L’Italia, per ragioni diverse, si muove anch’essa per evitare l’escalation. Il ministro degli Esteri Antonio Tajani ha chiesto a Israele di liberare i connazionali e di rispettare il diritto umanitario, evitando però toni di rottura che potessero compromettere la cooperazione bilaterale. Il successo nel riportare a casa i quattro parlamentari offre a Roma un dividendo diplomatico, ma non scioglie il nodo di fondo: la partecipazione di cittadini italiani a un’iniziativa percepita da Tel Aviv come minaccia alla propria sicurezza.

Il mare come campo di battaglia della legittimità

Israele considera il blocco navale strumento indispensabile a impedire il contrabbando di armi a Hamas. Per il movimento islamista, e per i gruppi che ne sostengono la causa, ogni barca che cerca di attraccare a Gaza diventa prova vivente dell’assedio e veicolo di legittimazione internazionale.

La liberazione dei parlamentari italiani rappresenta un gesto tattico: evita a Israele di incrinare i rapporti con un partner europeo e con l’Unione. Ma non modifica la linea strategica: nessuna nave non autorizzata dovrà entrare a Gaza. Il mare resta dunque zona cuscinetto e barriera politica.

Roma fra piazze interne e vincoli geopolitici

La crisi è esplosa mentre in Italia montano le proteste per la guerra e lo sciopero generale contro il conflitto. Il governo Meloni si trova a bilanciare due pressioni: da un lato, l’esigenza di salvaguardare i rapporti con Israele e con gli Stati Uniti; dall’altro, la richiesta di settori dell’opinione pubblica e dell’opposizione di assumere una postura più critica verso Tel Aviv.

Il rientro dei parlamentari permette all’esecutivo di presentarsi come difensore degli interessi nazionali senza incrinare le alleanze. Ma la vicenda segnala che la guerra israelo-palestinese non è più confinata al Medio Oriente: proietta le sue fratture sul Mediterraneo e sul cuore della politica europea.

Un equilibrio instabile


Nelle prossime ore la sorte degli altri attivisti e dell’ultima nave in mare dirà se il rilascio odierno sarà preludio di una de-escalation o semplice parentesi. La gestione israeliana della flottiglia indica una linea di chiusura destinata a protrarsi.
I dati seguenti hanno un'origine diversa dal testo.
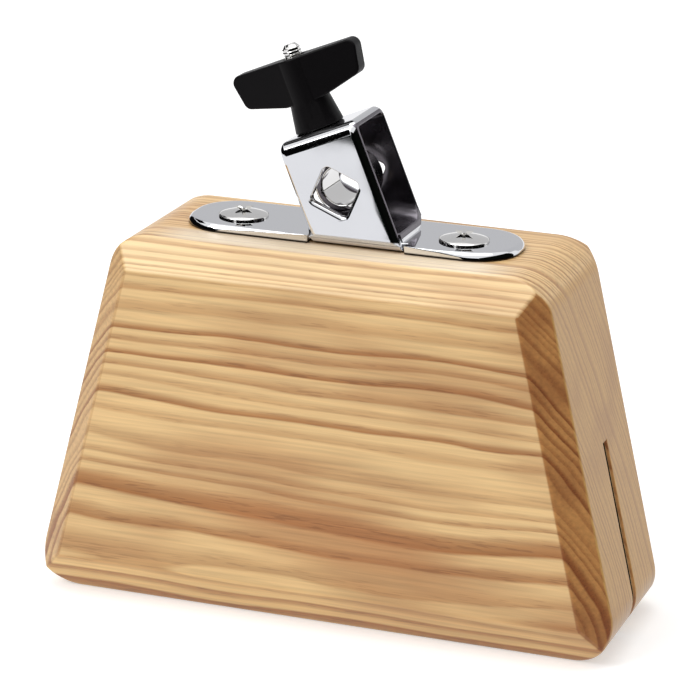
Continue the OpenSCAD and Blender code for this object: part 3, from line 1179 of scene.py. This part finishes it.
@dataclass(frozen=True)
class Studio:
    """The white floor, the white surroundings, the lamps and the cards."""

    floor_half: float = 4.0
    floor_albedo: str = "#e6e6e6"
    floor_glow: float = 0.42
    mirrored_floor: str = "#fcfcfe"
    ambient: float = 0.62
    lamps: tuple[Lamp, ...] = (
        Lamp("key", (-0.9, -1.0, 1.25), 0.9, 12.0),
        Lamp("overhead", (-0.1, 0.1, 1.5), 1.2, 8.0),
    )
    cards: tuple[Flag, ...] = (
        # Black in front of the clamp, for the dark bands on its bends.
        Flag("room_left_flag", "#050505", (
            (-2.0, -0.9, 0.0), (-0.357, -0.9, 0.0), (-0.37, -0.9, 0.3), (-0.5, -0.9, 0.45),
            (-0.81, -0.9, 0.8), (-1.07, -0.9, 1.05), (-2.0, -0.9, 1.1))),
        Flag("room_right_flag", "#060606", (
            (-0.25, -0.9, 0.0), (0.5, -0.9, 0.0), (0.5, -0.9, 0.5), (-0.25, -0.9, 0.5))),
        # Black beside it, for the loop's open side, its inside and the plate's ends.
        Flag("high_left_flag", "#050505", (
            (-0.9, 0.08, 0.68), (-0.9, 0.95, 0.68), (-0.9, 0.95, 1.1), (-0.9, 0.08, 1.1))),
        Flag("right_flag", "#0a0c0a", (
            (0.5, -0.9, 0.0), (0.5, 0.3, 0.0), (0.5, 0.3, 0.62), (0.5, -0.9, 0.62))),
        Flag("left_flag", "#0a0a0a", (
            (-0.6, -0.3, 0.0), (-0.6, 0.6, 0.0), (-0.6, 0.6, 0.42), (-0.6, -0.3, 0.42))),
        # Black on the floor, left out where the front wall mirrors it.
        Flag("floor_flag", "#0b100d", (
            (-2.0, -0.9, 0.001), (0.5, -0.9, 0.001), (0.5, 0.3, 0.001), (0.14, 0.1, 0.001),
            (0.11, -0.2, 0.001), (-0.055, -0.29, 0.001), (-0.075, -0.361, 0.001),
            (-0.1005, -0.361, 0.001), (-0.163, -0.507, 0.001), (-0.2, -0.515, 0.001),
            (-2.0, -0.515, 0.001))),
        # Grey behind, for the plate's flat top and the screws' domes.
        Flag("back_flag", "#cbcbcd", (
            (-3.0, 2.4, 0.35), (1.6, 2.4, 0.35), (1.6, 2.4, 1.7), (-3.0, 2.4, 1.7))),
        Flag("high_back_flag", "#cbcbcd", (
            (-3.0, 2.4, 1.7), (1.6, 2.4, 1.7), (1.6, 1.3, 1.7), (-3.0, 1.3, 1.7))),
        Flag("back_right_flag", "#101010", (
            (0.94, 2.3, 0.19), (1.12, 2.3, 0.19), (1.12, 2.3, 0.29), (0.94, 2.3, 0.29))),
    )

    def seen_directly(self, tree: Tree) -> Socket:
        """Tells rays of the camera, of mirrors and of glass from the light itself.

        Args:
            tree: The tree that gets the nodes.

        Returns:
            1 for such a ray and 0 for the others.
        """
        path = add(tree, "ShaderNodeLightPath")
        seen = add(tree, "ShaderNodeMath", {0: path.outputs["Is Camera Ray"],
                                            1: path.outputs["Is Glossy Ray"]},
                   operation="MAXIMUM").outputs[0]
        return add(tree, "ShaderNodeMath", {0: seen, 1: path.outputs["Is Transmission Ray"]},
                   operation="MAXIMUM").outputs[0]

    def floor(self) -> None:
        """Lays the floor, which looks white and keeps the object's shadow."""
        half = self.floor_half
        data = bpy.data.meshes.new("floor")
        data.from_pydata([(-half, -half, 0), (half, -half, 0), (half, half, 0), (-half, half, 0)],
                         [], [(0, 1, 2, 3)])
        material = bpy.data.materials.new("white_floor")
        tree = blank_tree(material)
        matt = add(tree, "ShaderNodeBsdfDiffuse", {"Color": linear(self.floor_albedo)})
        level = add(tree, "ShaderNodeMath", {0: self.seen_directly(tree), 1: self.floor_glow},
                    operation="MULTIPLY").outputs[0]
        glow = add(tree, "ShaderNodeEmission", {"Color": (1, 1, 1, 1), "Strength": level})
        both = add(tree, "ShaderNodeAddShader", {0: matt.outputs[0], 1: glow.outputs[0]})
        path = add(tree, "ShaderNodeLightPath")
        mirrored = add(tree, "ShaderNodeEmission", {"Color": linear(self.mirrored_floor),
                                                    "Strength": 1.0})
        result = add(tree, "ShaderNodeMixShader", {0: path.outputs["Is Glossy Ray"],
                                                   1: both.outputs[0], 2: mirrored.outputs[0]})
        add(tree, "ShaderNodeOutputMaterial", {"Surface": result.outputs[0]})
        data.materials.append(material)
        linked("floor", data)

    def surroundings(self) -> None:
        """Makes the world, white to the eye and a little softer as a light."""
        world = bpy.data.worlds.new("white_studio")
        bpy.context.scene.world = world
        tree = blank_tree(world)
        level = add(tree, "ShaderNodeMapRange", {0: self.seen_directly(tree), 3: self.ambient,
                                                 4: 1.0}).outputs[0]
        sky = add(tree, "ShaderNodeBackground", {"Color": (1, 1, 1, 1), "Strength": level})
        add(tree, "ShaderNodeOutputWorld", {"Surface": sky.outputs[0]})

    def build(self) -> None:
        """Sets up the studio."""
        self.floor()
        self.surroundings()
        for part in (*self.lamps, *self.cards):
            part.build()


def main() -> None:
    """Builds the camera, the pieces and the studio, in this order."""
    logging.basicConfig(level=logging.INFO, format="%(name)s: %(message)s")
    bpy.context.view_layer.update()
    bpy.context.scene.view_settings.view_transform = "Standard"
    for part in (View(), AshBlock(), RodClamp(), EyeBolt(), WingNut(), Studio()):
        part.build()
        LOG.info("%s: built", type(part).__name__)


if __name__ == "__main__":
    main()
Ankara e parte dell’opinione pubblica europea ne faranno occasione di pressione politica.

Per l’Italia, la prova non è finita: aver recuperato i propri rappresentanti è un successo immediato, ma il vero banco di prova sarà come tradurre quell’esito in una strategia coerente nel Mediterraneo, teatro in cui si intrecciano sicurezza, umanità e influenza.